Check out more details on "Writing to Heal" at: https://www.utexas.edu/features/2005/writing/

Another subject Brown writes about is how men and women handle shame differently. She says that men are more likely to express anger than admit that they feel shame.  

Brown sums up this dynamic well:
“Show me a woman who can hold space for a man in real fear and vulnerability, and I’ll show you a woman who’s learned to embrace her own vulnerability and who doesn’t derive her power or status from that man. Show me a man who can sit with a woman in real fear and vulnerability and just hear her struggle without trying to fix it or give advice, and I’ll show you a man who’s comfortable with his own vulnerability and doesn’t derive his power from being Oz, the all-knowing and all-powerful.”
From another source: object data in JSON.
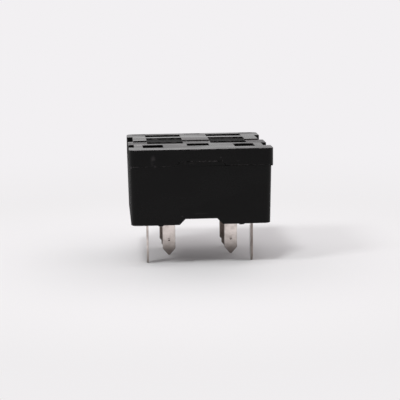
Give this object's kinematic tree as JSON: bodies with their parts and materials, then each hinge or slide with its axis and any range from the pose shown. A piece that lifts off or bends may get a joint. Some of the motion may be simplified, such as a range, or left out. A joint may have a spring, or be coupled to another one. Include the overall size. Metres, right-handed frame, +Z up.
{
  "type": "relay socket",
  "caption": "Plug-in relay socket for a printed circuit board: black two-part moulding with blade slots and tinned pointed legs.",
  "frame": {"origin": "on the plane that the leg tips stand on, at the middle of the housing in plan (the small orientation rib left out)", "axes": "+Z up, from the leg tips to the deck that takes the relay; +X to the right and +Y to the rear, with the two coil slots at the front"},
  "size_m": [0.029, 0.026, 0.0244],
  "materials": {
    "housing_plastic": "satin moulded black thermoplastic",
    "tinned_brass": "satin tin plate over stamped brass"
  },
  "bodies": {
    "root": {"base": "housing_plastic", "cover": "housing_plastic", "coil_contact_left": "tinned_brass", "coil_contact_right": "tinned_brass", "load_contact_front_left": "tinned_brass", "load_contact_front_right": "tinned_brass", "load_contact_rear_left": "tinned_brass", "load_contact_rear_right": "tinned_brass"}
  },
  "joints": []
}
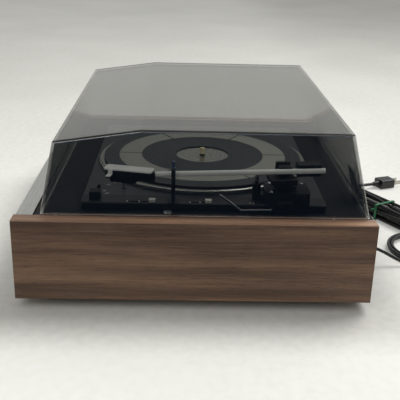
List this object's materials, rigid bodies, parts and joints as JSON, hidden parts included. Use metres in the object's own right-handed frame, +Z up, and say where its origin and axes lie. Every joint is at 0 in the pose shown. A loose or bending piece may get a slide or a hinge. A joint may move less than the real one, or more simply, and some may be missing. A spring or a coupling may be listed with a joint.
{
  "type": "record changer turntable",
  "caption": "Record changer in a walnut plinth with a hinged smoked dust cover, idler-driven platter, pivoted tonearm, levers and leads.",
  "frame": {"origin": "on the floor under the middle of the plinth's width and depth, with the leads left out", "axes": "+Z up, -Y towards the front trim, +X towards the tonearm side"},
  "size_m": [0.45, 0.5974, 0.197],
  "materials": {
    "aluminium": "brushed",
    "black_board": "flat black paint on board",
    "black_plastic": "moulded",
    "brass": "turned",
    "cable_pvc": "extruded",
    "chassis_paint": "fine charcoal enamel",
    "chrome": "polished",
    "clear_rubber": "moulded",
    "ivory_plastic": "moulded",
    "nylon": "moulded",
    "plain_board": "bare particle board",
    "rubber": "moulded",
    "smoked_acrylic": "polished",
    "steel": "plated",
    "tie_plastic": "twist tie",
    "walnut": "satin walnut veneer",
    "white_plastic": "moulded"
  },
  "bodies": {
    "root": {"arm_base": "black_plastic", "arm_rest": "black_plastic", "ball_race": "steel", "base_board": "plain_board", "bearing_post": "steel", "cam_stud": "steel", "chassis_plate": "chassis_paint", "cord_glands": "black_plastic", "corner_blocks": "plain_board", "cover_bumpers": "clear_rubber", "deck_board": "black_board", "foot_screws": "steel", "front_rail": "plain_board", "front_trim": "aluminium", "hank_tie": "tie_plastic", "hinge_leaves": "steel", "idler_arm": "steel", "mains_hank": "cable_pvc", "mains_lead": "cable_pvc", "mains_plug": "black_plastic", "motor_body": "steel", "motor_mounts": "rubber", "phono_coil": "cable_pvc", "phono_lead": "cable_pvc", "phono_plug": "black_plastic", "rear_rail": "black_board", "record_spindle": "steel", "rubber_feet": "rubber", "side_panels": "walnut", "spindle_cap": "ivory_plastic", "spring_brackets": "steel", "suspension_springs": "steel", "transit_screws": "chrome"},
    "cover": {"dust_cover": "smoked_acrylic", "cover_leaves": "steel"},
    "platter": {"platter": "aluminium", "platter_mat": "rubber", "mat_ring": "aluminium", "centre_disc": "aluminium"},
    "ledge": {"spindle_ledge": "ivory_plastic"},
    "idler": {"idler_wheel": "rubber"},
    "pulley": {"motor_pulley": "brass"},
    "cam": {"cam_gear": "nylon"},
    "arm_carrier": {"gimbal_yoke": "black_plastic"},
    "arm": {"tonearm_tube": "aluminium", "pivot_block": "black_plastic", "headshell": "black_plastic", "headshell_plate": "aluminium", "cartridge": "black_plastic", "stylus": "white_plastic", "counterweight": "black_plastic"},
    "latch": {"arm_latch": "chrome"},
    "cue": {"cue_lever": "steel"},
    "lift": {"lift_bar": "black_plastic"},
    "antiskate": {"antiskate_dial": "black_plastic"},
    "force": {"force_dial": "white_plastic"},
    "speed": {"speed_lever": "black_plastic"},
    "start": {"start_slider": "white_plastic"},
    "size": {"size_slider": "white_plastic"},
    "reject": {"reject_lever": "chrome"}
  },
  "joints": [
    {"name": "cover_open", "type": "hinge", "parent": "root", "child": "cover", "pos_m": [0, 0.1918, 0.1098], "axis": [-1, 0, 0], "range_deg": [0, 62]},
    {"name": "platter_spin", "type": "hinge", "parent": "root", "child": "platter", "pos_m": [0.021, 0.011, 0.1], "axis": [0, 0, 1], "continuous": true},
    {"name": "ledge_in", "type": "slide", "parent": "root", "child": "ledge", "axis": [0, 1, 0], "range_m": [0, 0.0028], "stiffness_N_per_m": 20},
    {"name": "idler_spin", "type": "hinge", "parent": "root", "child": "idler", "pos_m": [-0.02954, -0.02439, 0.1], "axis": [0, 0, 1], "continuous": true},
    {"name": "pulley_spin", "type": "hinge", "parent": "root", "child": "pulley", "pos_m": [-0.04069, -0.00508, 0.1], "axis": [0, 0, 1], "continuous": true},
    {"name": "cam_spin", "type": "hinge", "parent": "root", "child": "cam", "pos_m": [0.04973, 0.0351, 0.1], "axis": [0, 0, 1], "continuous": true},
    {"name": "arm_swing", "type": "hinge", "parent": "root", "child": "arm_carrier", "pos_m": [0.1695, 0.1, 0.145], "axis": [0, 0, -1], "range_deg": [0, 43]},
    {"name": "arm_lift", "type": "hinge", "parent": "arm_carrier", "child": "arm", "pos_m": [0.1695, 0.1, 0.145], "axis": [-0.9934, -0.1149, 0], "range_deg": [0, 8]},
    {"name": "latch_turn", "type": "hinge", "parent": "root", "child": "latch", "pos_m": [0.1895, -0.0245, 0.1532], "axis": [0, -1, 0], "range_deg": [0, 75]},
    {"name": "cue_turn", "type": "hinge", "parent": "root", "child": "cue", "pos_m": [0.1855, 0.084, 0.1066], "axis": [-1, 0, 0], "range_deg": [0, 25]},
    {"name": "lift_rise", "type": "slide", "parent": "root", "child": "lift", "axis": [0, 0, 1], "range_m": [0, 0.005]},
    {"name": "antiskate_turn", "type": "hinge", "parent": "root", "child": "antiskate", "pos_m": [0.1805, 0.099, 0.1126], "axis": [0, 0, 1], "range_deg": [0, 270]},
    {"name": "force_turn", "type": "hinge", "parent": "root", "child": "force", "pos_m": [0.1855, 0.118, 0.1181], "axis": [1, 0, 0], "range_deg": [0, 270]},
    {"name": "speed_slide", "type": "slide", "parent": "root", "child": "speed", "axis": [-1, 0, 0], "range_m": [0, 0.04]},
    {"name": "start_slide", "type": "slide", "parent": "root", "child": "start", "axis": [0, -1, 0], "range_m": [0, 0.025]},
    {"name": "size_slide", "type": "slide", "parent": "root", "child": "size", "axis": [0, -1, 0], "range_m": [0, 0.02]},
    {"name": "reject_tilt", "type": "hinge", "parent": "root", "child": "reject", "pos_m": [0.136, -0.0826, 0.1086], "axis": [1, 0, 0], "range_deg": [-8, 8], "stiffness_Nm_per_rad": 0.02}
  ],
  "couplings": [
    {"joint": "idler_spin", "follows": "platter_spin", "ratio": 4.4444},
    {"joint": "pulley_spin", "follows": "platter_spin", "ratio": -20},
    {"joint": "cam_spin", "follows": "platter_spin", "ratio": -0.5},
    {"joint": "lift_rise", "follows": "cue_turn", "m_per_rad": 0.011449}
  ]
}
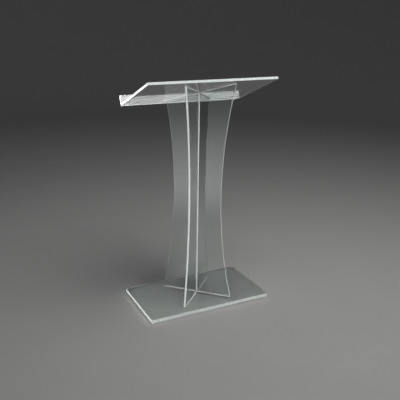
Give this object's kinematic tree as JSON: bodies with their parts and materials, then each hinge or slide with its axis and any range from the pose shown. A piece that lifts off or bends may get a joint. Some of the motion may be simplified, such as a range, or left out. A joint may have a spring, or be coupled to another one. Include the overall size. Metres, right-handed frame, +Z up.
{
  "type": "presentation lectern",
  "caption": "Clear acrylic standing lectern: tilted desk with a book stop on an X-shaped waisted column over a flat base plate with bumper feet.",
  "frame": {"origin": "on the floor, on the vertical axis where the two column panels cross, which is the middle of the base plate and within 6 mm of the middle of the whole object's box", "axes": "+X along the width, to the right as the audience sees it; -Y faces the audience, +Y faces the speaker; +Z up"},
  "size_m": [0.673, 0.3919, 1.1793],
  "materials": {
    "clear_acrylic": "polished",
    "clear_bumper": "satin"
  },
  "bodies": {
    "root": {"base_plate": "clear_acrylic", "column_panel_top_slot": "clear_acrylic", "column_panel_foot_slot": "clear_acrylic", "desk_plate": "clear_acrylic", "book_stop": "clear_acrylic", "foot_front_left": "clear_bumper", "foot_front_right": "clear_bumper", "foot_rear_left": "clear_bumper", "foot_rear_right": "clear_bumper"}
  },
  "joints": []
}
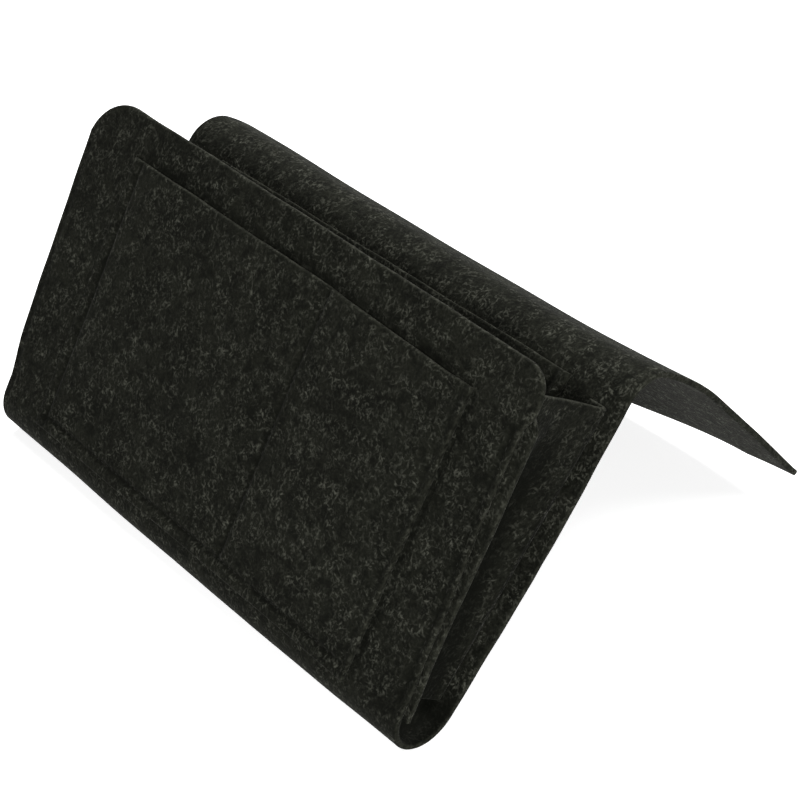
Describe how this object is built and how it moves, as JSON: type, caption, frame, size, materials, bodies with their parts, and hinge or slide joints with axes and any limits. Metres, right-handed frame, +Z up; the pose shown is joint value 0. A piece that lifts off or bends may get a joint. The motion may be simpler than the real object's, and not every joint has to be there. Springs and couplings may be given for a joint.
{
  "type": "bedside caddy",
  "caption": "Felt bedside caddy: a flap to tuck under a mattress, a main pocket with folded side gussets, a patch pocket in front and another inside",
  "frame": {"origin": "middle of the bounding box, on the surface that the caddy stands on", "axes": "+X to the right along the width, seen from the front; +Y to the back, from the front panel to the end of the flap; +Z up"},
  "size_m": [0.32, 0.2838, 0.1795],
  "materials": {
    "charcoal_felt": "needled wool-look felt in charcoal, matte, with short paler fibres on its surface"
  },
  "bodies": {
    "back": {"back_panel": "charcoal_felt", "inner_pocket": "charcoal_felt", "left_gusset_rear_flange": "charcoal_felt", "right_gusset_rear_flange": "charcoal_felt"},
    "flap": {"tuck_in_flap": "charcoal_felt"},
    "front": {"front_panel": "charcoal_felt", "front_pocket": "charcoal_felt", "left_gusset_front_flange": "charcoal_felt", "right_gusset_front_flange": "charcoal_felt"},
    "left_gusset_rear": {"left_gusset_rear_half": "charcoal_felt"},
    "left_gusset_front": {"left_gusset_front_half": "charcoal_felt"},
    "right_gusset_rear": {"right_gusset_rear_half": "charcoal_felt"},
    "right_gusset_front": {"right_gusset_front_half": "charcoal_felt"}
  },
  "joints": [
    {"name": "flap_fold", "type": "hinge", "parent": "back", "child": "flap", "pos_m": [0, 0.00936, 0.13778], "axis": [-1, 0, 0], "range_deg": [-105, 70]},
    {"name": "pocket_mouth", "type": "hinge", "parent": "back", "child": "front", "pos_m": [0, -0.13045, 0.00604], "axis": [1, 0, 0], "range_deg": [-10, 0.5]},
    {"name": "left_gusset_rear_fold", "type": "hinge", "parent": "back", "child": "left_gusset_rear", "pos_m": [-0.1534, -0.10854, 0.01311], "axis": [0, 0.6366, 0.7712], "range_deg": [-10, 55]},
    {"name": "left_gusset_front_fold", "type": "hinge", "parent": "front", "child": "left_gusset_front", "pos_m": [-0.1534, -0.12877, 0.02732], "axis": [0, 0.5096, 0.8604], "range_deg": [-55, 10]},
    {"name": "right_gusset_rear_fold", "type": "hinge", "parent": "back", "child": "right_gusset_rear", "pos_m": [0.1534, -0.10854, 0.01311], "axis": [0, 0.6366, 0.7712], "range_deg": [-70, 10]},
    {"name": "right_gusset_front_fold", "type": "hinge", "parent": "front", "child": "right_gusset_front", "pos_m": [0.1534, -0.12912, 0.02668], "axis": [0, 0.4577, 0.8891], "range_deg": [-10, 70]}
  ],
  "couplings": [
    {"joint": "left_gusset_rear_fold", "follows": "pocket_mouth", "ratio": -4.6},
    {"joint": "left_gusset_front_fold", "follows": "pocket_mouth", "ratio": 4.6},
    {"joint": "right_gusset_rear_fold", "follows": "pocket_mouth", "ratio": 6},
    {"joint": "right_gusset_front_fold", "follows": "pocket_mouth", "ratio": -6}
  ]
}
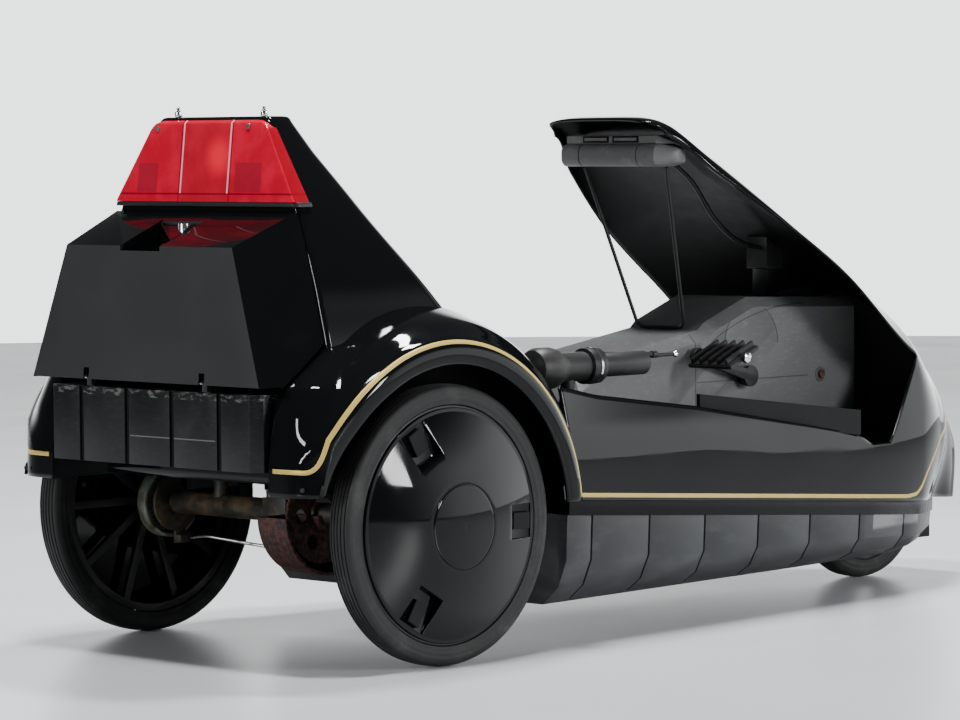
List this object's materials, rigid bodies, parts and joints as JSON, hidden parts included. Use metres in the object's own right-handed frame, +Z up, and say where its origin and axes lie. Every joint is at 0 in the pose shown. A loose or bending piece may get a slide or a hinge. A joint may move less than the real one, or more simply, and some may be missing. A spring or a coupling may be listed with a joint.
{
  "type": "three wheeled car",
  "caption": "Low single-seat pedal and electric car with an open cockpit under a rising nose, a tall tail tower with a lamp, a boot lid, turning wheels and joined steering.",
  "frame": {"origin": "on the floor, at the middle of the vehicle's length and width", "axes": "+X to the nose, +Y to the vehicle's left, +Z up"},
  "size_m": [1.744, 0.7426, 0.793],
  "materials": {
    "body_gloss": "high gloss black moulding",
    "belt_black": "dull black strip",
    "skirt_grey": "satin charcoal moulding",
    "panel_black": "satin black moulding",
    "lens_red": "clear red lens",
    "chrome": "plated",
    "frame_black": "worn black paint, rust brown at the axle",
    "frame_rust": "rusted steel",
    "drum_grey": "dull cast, greenish",
    "tyre": "ribbed black rubber",
    "rim_black": "black nylon moulding",
    "cover_black": "high gloss black cover",
    "console_grey": "scuffed grey moulding",
    "grip": "smooth dark grey grip",
    "clamp_black": "black moulding",
    "steel": "bare steel",
    "lamp_clear": "clear lens",
    "battery_grey": "plain case"
  },
  "bodies": {
    "body": {"upper_shell": "body_gloss", "belt_strip": "belt_black", "lower_shell": "skirt_grey", "rear_panel": "panel_black", "boot_floor": "belt_black", "tail_lamp_lens": "lens_red", "tail_lamp_base": "belt_black", "tail_lamp_knobs": "chrome", "chassis_frame": "frame_black", "gear_case": "frame_black", "drive_gear": "frame_rust", "brake_plate": "drum_grey", "brake_rod": "steel", "wheel_housing": "belt_black", "front_bulkhead": "panel_black", "console": "console_grey", "seat_base": "belt_black", "battery": "battery_grey", "instrument_pod": "console_grey", "stay_wire": "clamp_black", "junction_post": "clamp_black", "pod_cable": "clamp_black", "headlamp": "lamp_clear"},
    "wheel_left": {"tyre_left": "tyre", "rim_left": "rim_black", "cover_left": "cover_black", "brake_drum": "drum_grey"},
    "wheel_right": {"tyre_right": "tyre", "rim_right": "rim_black", "cover_right": "cover_black"},
    "fork": {"fork": "frame_black", "head_nut": "steel"},
    "wheel_front": {"tyre_front": "tyre", "rim_front": "rim_black"},
    "handlebar": {"handlebar": "clamp_black", "handlebar_grips": "grip", "bar_clamps": "clamp_black", "brake_levers": "steel"},
    "crank": {"crankset": "clamp_black"},
    "pedal_left": {"pedal_left": "clamp_black"},
    "pedal_right": {"pedal_right": "clamp_black"},
    "boot_lid": {"boot_lid": "panel_black", "lid_lock": "chrome"}
  },
  "joints": [
    {"name": "wheel_left_spin", "type": "hinge", "parent": "body", "child": "wheel_left", "pos_m": [-0.594, 0.318, 0.2], "axis": [0, 1, 0], "continuous": true},
    {"name": "wheel_right_spin", "type": "hinge", "parent": "body", "child": "wheel_right", "pos_m": [-0.594, -0.318, 0.2], "axis": [0, 1, 0], "continuous": true},
    {"name": "handlebar_steer", "type": "hinge", "parent": "body", "child": "handlebar", "pos_m": [-0.11, 0, 0.332], "axis": [0, 0, 1], "range_deg": [-17, 17]},
    {"name": "fork_steer", "type": "hinge", "parent": "body", "child": "fork", "pos_m": [0.706, 0, 0.15], "axis": [-0.2588, 0, 0.9659], "range_deg": [-17, 17]},
    {"name": "wheel_front_spin", "type": "hinge", "parent": "fork", "child": "wheel_front", "pos_m": [0.706, 0, 0.15], "axis": [0, 1, 0], "continuous": true},
    {"name": "crank_spin", "type": "hinge", "parent": "body", "child": "crank", "pos_m": [0.31, 0, 0.362], "axis": [0, 1, 0], "continuous": true},
    {"name": "pedal_left_spin", "type": "hinge", "parent": "crank", "child": "pedal_left", "pos_m": [0.434, 0.16, 0.324], "axis": [0, 1, 0], "continuous": true},
    {"name": "pedal_right_spin", "type": "hinge", "parent": "crank", "child": "pedal_right", "pos_m": [0.186, -0.16, 0.4], "axis": [0, 1, 0], "continuous": true},
    {"name": "boot_lid_hinge", "type": "hinge", "parent": "body", "child": "boot_lid", "pos_m": [-0.862, 0, 0.406], "axis": [0, -1, 0], "range_deg": [0, 85]}
  ],
  "couplings": [
    {"joint": "fork_steer", "follows": "handlebar_steer", "ratio": 1}
  ]
}
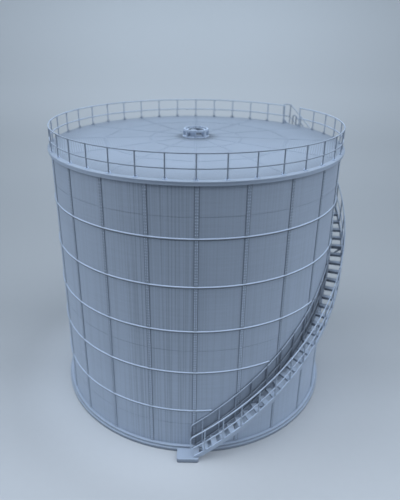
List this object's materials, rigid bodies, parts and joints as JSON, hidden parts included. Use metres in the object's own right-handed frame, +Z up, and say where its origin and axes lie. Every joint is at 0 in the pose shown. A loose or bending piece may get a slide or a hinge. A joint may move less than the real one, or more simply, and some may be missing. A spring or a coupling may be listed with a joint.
{
  "type": "model railway storage tank",
  "caption": "Upright riveted cylindrical storage tank in HO scale with a railed lift-off roof, a centre vent and a stair that wraps around the shell.",
  "frame": {"origin": "centre of the tank on the ground plane, at the middle of the base ring's underside", "axes": "+Z up along the tank's axis; -Y is the front, where the stair starts; +X is the side that the stair climbs past first"},
  "size_m": [0.1493, 0.1503, 0.1414],
  "materials": {
    "resin": "matt printed resin"
  },
  "bodies": {
    "tank": {"base_ring": "resin", "floor_plate": "resin", "shell": "resin", "girth_rings": "resin", "seam_straps": "resin", "landing_pad": "resin", "outer_stringer": "resin", "inner_stringer": "resin", "stair_treads": "resin", "stair_landing": "resin", "stair_brackets": "resin", "outer_stair_posts": "resin", "inner_stair_posts": "resin", "outer_handrail": "resin", "inner_handrail": "resin"},
    "roof": {"roof_rim": "resin", "roof_spigot": "resin", "roof_deck": "resin", "roof_radial_seams": "resin", "roof_ring_seams": "resin", "roof_posts": "resin", "roof_post_feet": "resin", "roof_top_rail": "resin", "roof_mid_rail": "resin", "vent_flange": "resin", "vent_drum": "resin", "vent_hood": "resin"}
  },
  "joints": [
    {"name": "roof_lift", "type": "slide", "parent": "tank", "child": "roof", "axis": [0, 0, 1], "range_m": [0, 0.04]}
  ]
}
Here is a last quote from Teddy Roosevelt:
“It is not the critic that counts; not the man who points out how the strong man stumbles, or where the doer of deeds could have done them better. The credit belongs to the man who is actually in the arena, whose face is marred by dust and sweat and blood; who strives valiantly...who at the best knows in the end the triumph of high achievement, and who at the worst, if he fails, at least fails while daring greatly.”


May we all “dare greatly” to be open and vulnerable, tempered with strength and resiliency. Above all, may we all help each other grow with the healing of love.